The Critic’s Corner
February 27 - March 5, 2017
Without a disease, there can be no cure
In the late 19th and early 20th centuries in Paris, a little theater called Le Théâtre du Grand-Guignol specialized in graphic entertainment.
Grand Guignol plays were little more than an excuse to shock audiences with gory special effects. In one, an insane patient hammered a chisel through his doctor’s skull; in another, two hags from an insane asylum used scissors to blind a pretty, young fellow inmate.
Often, the effects would be so realistic, audience members would faint or vomit during the performances.
“A Cure for Wellness,” a new film directed by Gore Verbinksi (“The Ring,” the first three “Pirates of the Caribbean” movies), is a Grand Guignol production, a movie replete with grotesque imagery designed to make viewers recoil. Like those plays, it also offers little of substance beyond its shock value.
The movie wants to be more. It tries very hard to be more. But in the end, “A Cure for Wellness” is just a very slickly produced freak show.
The film opens with a young man named Morris, played by the talented Dane DeHann, traveling to an idyllic but mysterious wellness center housed in an old castle in the Swiss Alps. The financial services firm for which he works has sent him there to retrieve the company’s CEO, whom they need to sign off on a merger.
Once there, Lockhart begins to suspect that the treatments at the spa are not what they appear to be. However, after convincing the CEO to leave, a car crash forces Lockhart to recover at the spa with a broken leg. During his convalescence, the director of the spa, Dr. Volmer, recommends Lockhart undergo some of the spa’s therapies. These result in nightmarish visions that make Lockhart question his sanity as he tries to solve the mystery of the resort.

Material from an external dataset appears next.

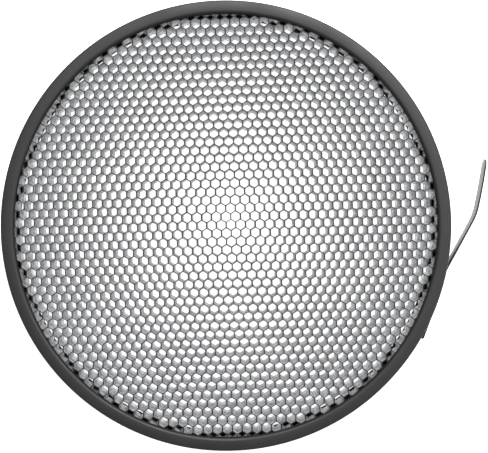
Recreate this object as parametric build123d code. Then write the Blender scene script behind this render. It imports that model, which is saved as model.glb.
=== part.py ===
from build123d import *
import math
import os

# Honeycomb grid for a round studio reflector.
# Millimetres. The grid lies on its rear face: the origin is the centre of that face,
# +Z runs along the grid's axis towards the front, and the spring tab is on the +X side.

# Rim: a strip of sheet metal rolled into a C-channel ring, open towards the centre
rim_diameter = 207.0
rim_depth = 18.0
rim_sheet = 0.8
flange_width = 6.3          # outside of the rim to the opening
corner_fold = 0.9           # 45 degree fold between wall and flange, measured on each
lip_fold = 0.6              # 45 degree fold that turns each flange edge in to the core

# Core: foil ribbons, folded in a zigzag and glued flat to flat
cell_size = 12.5            # across the flats of one cell
foil = 0.15
core_turn = 1.7             # degrees by which the ribbons lie off the Y axis
core_wall_clearance = 1.5   # cut edge of the core to the rim wall, free of the rivet tails
core_lip_clearance = 0.05   # face of the core to the turned-in lips

# Spring tab: one leaf of bare spring steel, riveted flat on the rim
leaf = 0.6
leaf_width = 8.0
leaf_clearance = 0.02       # seated part to rim wall
tail_length = 17.6          # straight end below the seated part, which stands off the rim
seat_end_angle = -13.0      # degrees round the rim, where the leaf leaves the wall
seat_angle = 7.4            # degrees of rim that the leaf lies on
root_bend = 15.6            # degrees the leaf turns off the rim
root_bend_radius = 14.0
shank_length = 24.3
shank_bend = 16.2           # degrees the leaf turns back
shank_bend_radius = 28.0
thumb_length = 22.4
thumb_radius = 260.0        # slow curve of the thumb end
thumb_corner = 3.6          # corner radius of the leaf's free end
tail_corner = 1.5
flex_gap = 0.3              # between root and arm, at the line where the leaf flexes

# Two flat-headed rivets hold the leaf
rivet_diameter = 3.0
rivet_head_diameter = 5.2
rivet_head = 0.4
rivet_tail_diameter = 4.4
rivet_tail = 0.9
rivet_clearance = 0.03      # shank to hole, all round
rivet_edge_angle = 1.8      # degrees from each end of the seat to its rivet

# What follows from those sizes
rim_radius = rim_diameter / 2
wall_radius = rim_radius - rim_sheet
opening_radius = rim_radius - flange_width
mid_depth = rim_depth / 2
core_radius = wall_radius - core_wall_clearance
core_base = lip_fold + rim_sheet * math.sqrt(0.5) + core_lip_clearance
leaf_radius = rim_radius + leaf_clearance + leaf / 2
seat_start_angle = seat_end_angle - seat_angle
rivet_angles = (seat_start_angle + rivet_edge_angle, seat_end_angle - rivet_edge_angle)


def channel_profile():
    """Front half of the rim's section: one folded line, given the sheet's thickness inwards."""
    outside = Polyline(
        (rim_radius, mid_depth),
        (rim_radius, rim_depth - corner_fold),
        (rim_radius - corner_fold, rim_depth),
        (opening_radius + lip_fold, rim_depth),
        (opening_radius, rim_depth - lip_fold),
    )
    return make_face(offset(outside, rim_sheet, side=Side.LEFT, kind=Kind.INTERSECTION))


def radial_bar(angle, start, end, diameter):
    """Round bar at mid depth, from one distance off the grid's axis to another."""
    bar = Cylinder(diameter / 2, end - start, align=(Align.CENTER, Align.CENTER, Align.MIN))
    return Rot(0, 0, angle) * Pos(start, 0, mid_depth) * Rot(0, 90, 0) * bar


def rivet_hole(angle):
    past_sheets = rim_sheet + leaf
    diameter = rivet_diameter + 2 * rivet_clearance
    return radial_bar(angle, wall_radius - past_sheets, leaf_radius + past_sheets, diameter)


def rim_channel():
    front_half = revolve(Plane.XZ * channel_profile(), Axis.Z)
    rim = front_half + mirror(front_half, Plane.XY.offset(mid_depth))
    return rim - [rivet_hole(angle) for angle in rivet_angles]


def ribbon_outline(left, right, first_middle):
    """Corners of one folded foil strip, whose flats lie in turn on two glue planes."""
    wall = cell_size / math.sqrt(3)
    mitre = math.tan(math.radians(30))
    flat_step = 1.5 * wall
    reach = math.ceil(core_radius / flat_step) + 1
    rising, falling = [], []
    for flat in range(-reach, reach + 1):
        side = 1 if flat % 2 else -1
        line = right - foil / 2 if flat % 2 else left + foil / 2
        for end in (-1, 1):
            height = first_middle + flat * flat_step + end * wall / 2
            shift = end * side * mitre * foil / 2
            rising.append((line + foil / 2, height + shift))
            falling.append((line - foil / 2, height - shift))
    return rising + falling[::-1]


def foil_ribbons():
    """Ribbons side by side across the core, each cut to the core's round outline."""
    disc = Circle(core_radius)
    spacing = cell_size / 2
    count = math.floor(2 * core_radius / spacing)
    half_fold = 1.5 * cell_size / math.sqrt(3)
    ribbons = []
    for index in range(count):
        left = (index - count / 2) * spacing
        outline = ribbon_outline(left, left + spacing, half_fold * (index % 2))
        strip = Rot(0, 0, core_turn) * make_face(Polyline(outline, close=True))
        longest_offcut = (strip & disc).faces().sort_by(SortBy.AREA)[-1]
        ribbon = extrude(longest_offcut, rim_depth - 2 * core_base, dir=(0, 0, 1))
        ribbons.append(Pos(0, 0, core_base) * ribbon)
    return ribbons


def on_rim(angle):
    """Point on the seated leaf's middle line."""
    return Vector(leaf_radius, 0, 0).rotate(Axis.Z, angle)


def round_rim(angle):
    """Direction in which the seated leaf runs there, towards the arm."""
    return Vector(0, 1, 0).rotate(Axis.Z, angle)


def bend_off_rim():
    """Middle line of the bend that lifts the leaf off the rim; the leaf flexes at its end."""
    return JernArc(on_rim(seat_end_angle), round_rim(seat_end_angle), root_bend_radius, -root_bend)


def leaf_along(lines, end, corner):
    """Leaf that follows joined lines, with the corners rounded at one of its ends."""
    path = Wire([line.edge() for line in lines])
    section = Plane(origin=path @ 0, x_dir=(0, 0, 1), z_dir=path % 0) * Rectangle(leaf_width, leaf)
    strip = Pos(0, 0, mid_depth) * sweep(section, path)
    across = [edge for edge in strip.edges() if abs(edge.length - leaf) < leaf / 100]
    tip = end + Vector(0, 0, mid_depth)
    nearest = sorted(across, key=lambda edge: (edge.center() - tip).length)[:2]
    return fillet(nearest, corner)


def tab_root():
    """Riveted part of the leaf: a straight tail, the seated stretch, the bend off the rim."""
    seat_start = on_rim(seat_start_angle)
    direction = round_rim(seat_start_angle)
    tail_end = seat_start - direction * tail_length
    tail = Line(tail_end, seat_start)
    seat = JernArc(seat_start, direction, leaf_radius, seat_angle)
    bend = bend_off_rim().edge().trim_to_length(0, bend_off_rim().length - flex_gap / 2)
    root = leaf_along([tail, seat, bend], tail_end, tail_corner)
    return root - [rivet_hole(angle) for angle in rivet_angles]


def tab_arm():
    """Free part of the leaf: a straight shank, the bend back, and the thumb end."""
    flex_line, direction = bend_off_rim() @ 1, bend_off_rim() % 1
    shank = Line(flex_line + direction * flex_gap / 2, flex_line + direction * shank_length)
    bend_back = JernArc(shank @ 1, direction, shank_bend_radius, shank_bend)
    thumb_turn = math.degrees(thumb_length / thumb_radius)
    thumb = JernArc(bend_back @ 1, bend_back % 1, thumb_radius, thumb_turn)
    return leaf_along([shank, bend_back, thumb], thumb @ 1, thumb_corner)


def tab_rivets():
    """Rivets with a flat head on the leaf and a formed tail inside the channel."""
    leaf_outside = leaf_radius + leaf / 2
    tail_outside = math.sqrt(wall_radius ** 2 - (rivet_tail_diameter / 2) ** 2)
    rivets = []
    for angle in rivet_angles:
        shank = radial_bar(angle, tail_outside, leaf_outside, rivet_diameter)
        head = radial_bar(angle, leaf_outside, leaf_outside + rivet_head, rivet_head_diameter)
        tail = radial_bar(angle, tail_outside - rivet_tail, tail_outside, rivet_tail_diameter)
        rivets.append((shank + head + tail).solid())
    return Compound(children=rivets)


os.makedirs("parts", exist_ok=True)
export_step(rim_channel(), "parts/rim_channel.step")
for number, ribbon in enumerate(foil_ribbons(), 1):
    export_step(ribbon, f"parts/foil_ribbon_{number:02d}.step")
export_step(tab_root(), "parts/tab_root.step")
export_step(tab_arm(), "parts/tab_arm.step")
export_step(tab_rivets(), "parts/tab_rivets.step")
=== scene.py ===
# %% [markdown]
# # Honeycomb grid for a studio reflector
#
# A grid is a shallow metal ring packed with foil cells. It narrows the beam of a flash head.
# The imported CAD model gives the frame: the rim, the riveted spring tab and a coarse core.
# This script keeps every place and size from that frame and builds the finished surfaces
# round it. All lengths here are in metres.

# %% Load the frame
import math

import bpy
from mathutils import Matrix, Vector, noise


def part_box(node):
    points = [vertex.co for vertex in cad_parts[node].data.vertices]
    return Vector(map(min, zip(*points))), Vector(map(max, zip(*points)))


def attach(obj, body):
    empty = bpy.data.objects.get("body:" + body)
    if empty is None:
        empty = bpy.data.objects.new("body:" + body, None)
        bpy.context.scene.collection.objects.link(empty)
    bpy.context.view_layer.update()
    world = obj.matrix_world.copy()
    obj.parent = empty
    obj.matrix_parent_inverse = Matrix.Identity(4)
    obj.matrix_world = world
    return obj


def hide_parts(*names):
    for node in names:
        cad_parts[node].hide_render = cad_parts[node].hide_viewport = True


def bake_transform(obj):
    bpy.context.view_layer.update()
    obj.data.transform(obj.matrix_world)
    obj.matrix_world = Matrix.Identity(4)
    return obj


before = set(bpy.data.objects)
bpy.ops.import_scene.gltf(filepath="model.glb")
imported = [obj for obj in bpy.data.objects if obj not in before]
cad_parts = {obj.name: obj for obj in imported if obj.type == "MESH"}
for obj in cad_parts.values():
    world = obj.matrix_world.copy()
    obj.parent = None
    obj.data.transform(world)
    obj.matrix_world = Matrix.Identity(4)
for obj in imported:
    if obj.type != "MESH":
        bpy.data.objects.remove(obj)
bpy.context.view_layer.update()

# %% [markdown]
# Everything is measured from the CAD nodes, so the looks follow the part if it changes.
# The rim node gives the outside radius and the depth. The ribbon nodes give the height
# band that the core fills.

# %% Sizes from the frame
MM = 0.001
SAME_PLACE = 0.01 * MM                   # points closer than this count as one
rim_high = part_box("rim_channel")[1]
rim_radius = rim_high.y
rim_depth = rim_high.z
core_nodes = [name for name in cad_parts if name.startswith("foil_ribbon_")]
middle_ribbon = sorted(core_nodes)[len(core_nodes) // 2]
core_low, core_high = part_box(middle_ribbon)
core_radius = core_high.y
print(f"rim radius {rim_radius / MM:.1f} mm, core {(core_high.z - core_low.z) / MM:.2f} mm deep")


# %% [markdown]
# Two habits keep operator modelling safe. Everything is deselected before a primitive is
# added, because an operator acts on all that is selected. And a finished piece gets its
# modifiers applied, so what is seen is the real mesh.

# %% Small modelling helpers
def select_only(*objects):
    """Leave edit mode and select just these objects."""
    if bpy.context.mode != "OBJECT":
        bpy.ops.object.mode_set(mode="OBJECT")
    bpy.ops.object.select_all(action="DESELECT")
    for item in objects:
        item.select_set(True)
    bpy.context.view_layer.objects.active = objects[0] if objects else None


def named(name):
    """Name the primitive that was just added, and put its place into its mesh."""
    piece = bpy.context.active_object
    piece.name = piece.data.name = name
    bpy.ops.object.transform_apply(location=True, rotation=True, scale=True)
    return piece


def edit(piece, kind):
    """Enter edit mode on a piece with nothing selected."""
    select_only(piece)
    bpy.ops.object.mode_set(mode="EDIT")
    bpy.ops.mesh.select_mode(type=kind)
    bpy.ops.mesh.select_all(action="DESELECT")


def pick(piece, part, wanted):
    """In edit mode, select only the vertices, edges or faces whose middle passes a test."""
    bpy.ops.mesh.select_all(action="DESELECT")
    bpy.ops.object.mode_set(mode="OBJECT")
    vertices = piece.data.vertices
    for item in getattr(piece.data, part):
        if part == "vertices":
            middle = item.co
        else:
            corners = [vertices[index].co for index in item.vertices]
            middle = sum(corners, Vector()) / len(corners)
        item.select = wanted(middle)
    bpy.ops.object.mode_set(mode="EDIT")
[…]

Complicating Lockhart’s investigation is an enigmatic young woman named Hannah, who swallows drops of liquid from a cobalt vial hung around her neck. Suffice to say Hannah is not what she appears to be, either, and the fluid she’s consuming is anything but a vitamin concoction, as Dr. Vogel initially claims.
If “A Cure for Wellness” sounds like harmless fun, it sometimes is. Although I quickly surmised what was going on (a story about events that took place at the castle 200 years ago make it disappointingly obvious), the movie’s tilted perspective, bizarre characters and weird insane asylum aesthetic generally held my interest.
So did the visuals. “A Cure for Wellness” might be B-movie fodder, but Verbinski saturated it with wildly imaginative imagery.
He sets the stage beautifully with a shot of a train appearing to split as it enters a mountain tunnel (He captured this footage by filming the reflection of the train in its exterior windows.) From there, Verbinski serves up a naked woman in a bathtub filled with squirming eels, bodies floating eerily in isolation tanks and a candlelit wedding ceremony with guests lined up along the stone curves of the castle.
If you told me you enjoyed “A Cure for Wellness” for its visuals, I would nod in understanding.
But then I would ask you what you thought about the story, which has pacing issues, is often confusing and at two-and-a-half hours goes on for too long.
“A Cure for Wellness” puts on airs about exploring the sickness of blind material ambition, and the film is laden with visual metaphors that suggest deeper levels of meaning (water is everywhere and images of penetration recur throughout the movie), but once Verbinski drops these pretenses, “A Cure for Wellness” becomes simply the story of a mad scientist and the horrors he concocts.
There’s value in the kind of cinematic pulp “A Cure for Wellness” offers. But unlike the Grand Guignol productions of old, Verbinski seems reluctant to embrace the heart of the genre, or at least wants to dress it up until it’s nearly unrecognizable.
However, like the pulpy mess behind a pretty face that gets peeled off in a climactic scene, there’s no mistaking what lies beneath the surface of “A Cure for Wellness.”
Two-and-a-half stars out of four. Rated R for violent content, sexual content, graphic nudity and language.